A Curse So Dark and Lonely by Brigid Kemmerer
For over 300 seasons, Prince Rhen has been cursed to turn into a shape shifting monster that kills everything in his path. The only way to break the curse is to find true love. Harper is kidnapped and taken to Rhen’s alternate world, where she is his new chance at love. However, she is not interested in a guy who kidnapped her. As Harper continues to try to run away and get back home, even though Rhen is powerless to return her, she begins building friendships with the people of this new world. Will Harper and Rhen be able to find love in each other and end the curse?
I have heart eyes for both of these characters. They are strongly developed and I loved watching their story unfold.
Like a Love Story by Abdi Nazemian
Set in the 1980s, Reza has recently moved in with his new step family in New York. He has always known that he was gay, though it is something he tries to deny because he knows it is a death sentence. In attempting to hide it, he begins a relationship with Judy. However, Reza can’t help but be drawn to her gay best friend Artie, who is a vocal activist in the gay community. This book is well developed and covers a time in history that I know little about.

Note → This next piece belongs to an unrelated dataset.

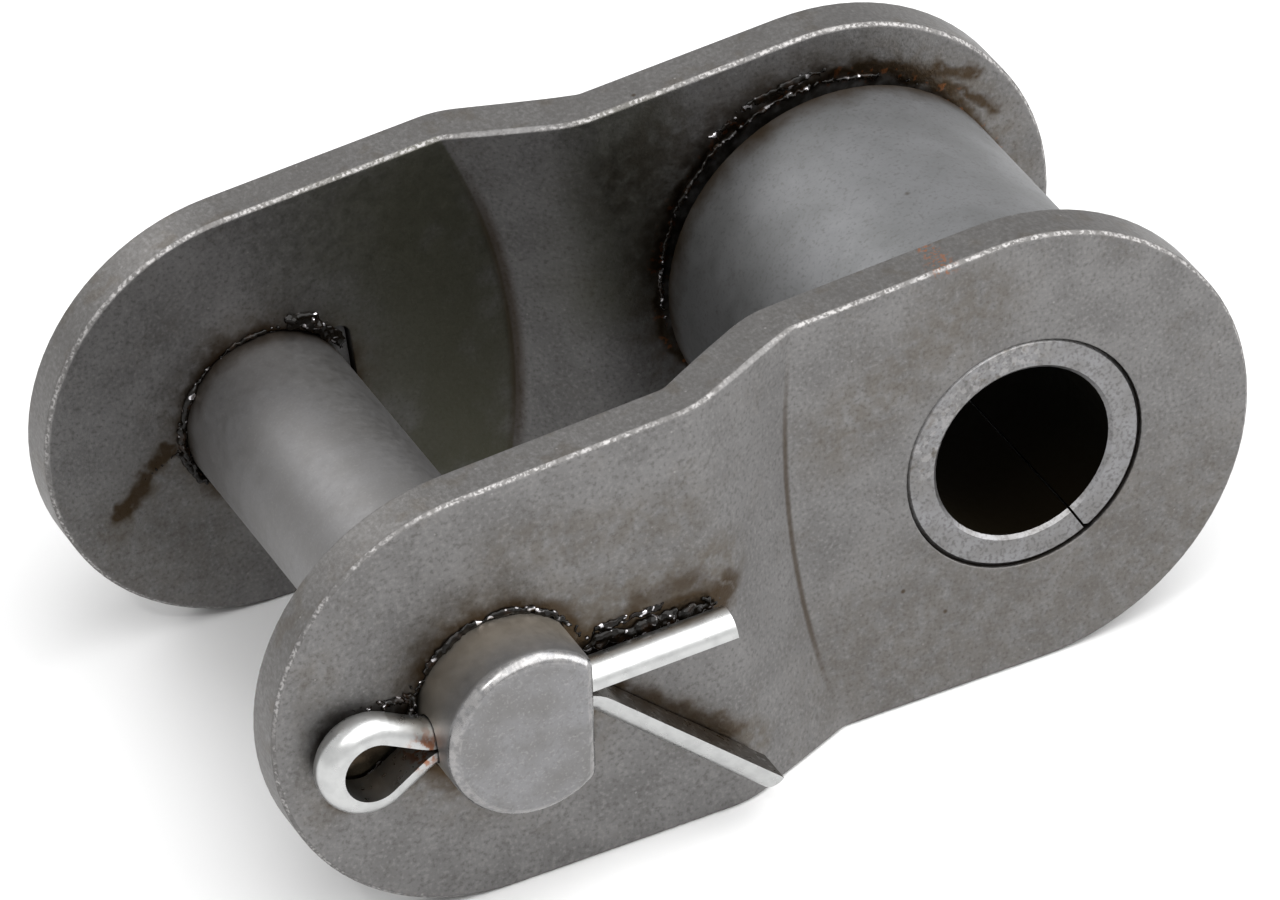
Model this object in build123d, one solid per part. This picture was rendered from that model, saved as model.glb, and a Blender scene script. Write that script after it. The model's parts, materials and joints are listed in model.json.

I Wish You All the Best by Mason Deaver
Ben comes out to their parents as nonbinary and is quickly kicked out of their home. It is through their journey with their long absent sister that they are able to find a way to create a space for themselves in the world. This novel not only gives a voice to nonbinary readers, but it also introduces this concept to readers. Ben’s voice is so strong that it is easy to develop an emotional connection to them and understand their view of life. This real look into Ben’s life creates an empathetic space for readers.
Brave Face by Shaun David Hutchinson
Memoir of popular YA author and his journey with mental health and coming out. It was an emotional journey that was well-written.
Girls with Sharp Sticks by Suzanne Young
Set in the near future, with a dystopian twist. Mena attends The Innovation Academy, where young women are trained to become ladies. Mena doesn’t question the academy’s methods, she knows that when she gets redirected (read physically punished), it was her fault because she didn’t follow the rules. After Mena meets a boy in a convenience store, who stands up for her against the guards, Mena begins questioning her way of life.
I loved the dystopian vibe. This is a book that is not too far off from our own society that it stayed in the realm of believable and more interesting.
Two Can Keep a Secret by Karen McManus
Ellery and Ezra, fraternal twins, have always had to count on each other and take care of their drug-addicted mom. However, after their mother goes to jail for driving her car into a business, the twins are shipped off to their maternal grandmother’s. Things take a deadly turn when the twins first arrive in Echo Ridge and find another dead body. What else would you expect from a town whose biggest attraction is a horror theme park. The past begins haunting the present generation as suspects from previous murders begin coming back in town and the potential killer begins posting threats around town. How does anyone stay alive in this town?
While the summary sounds overdramatic, the book was well-done. The characters and plot were compelling. I liked this book even more than McManus’s first novel. I didn’t have the plot figured out early, because I was so invested in what was going on in the present. I buckled myself in and went along for the ride.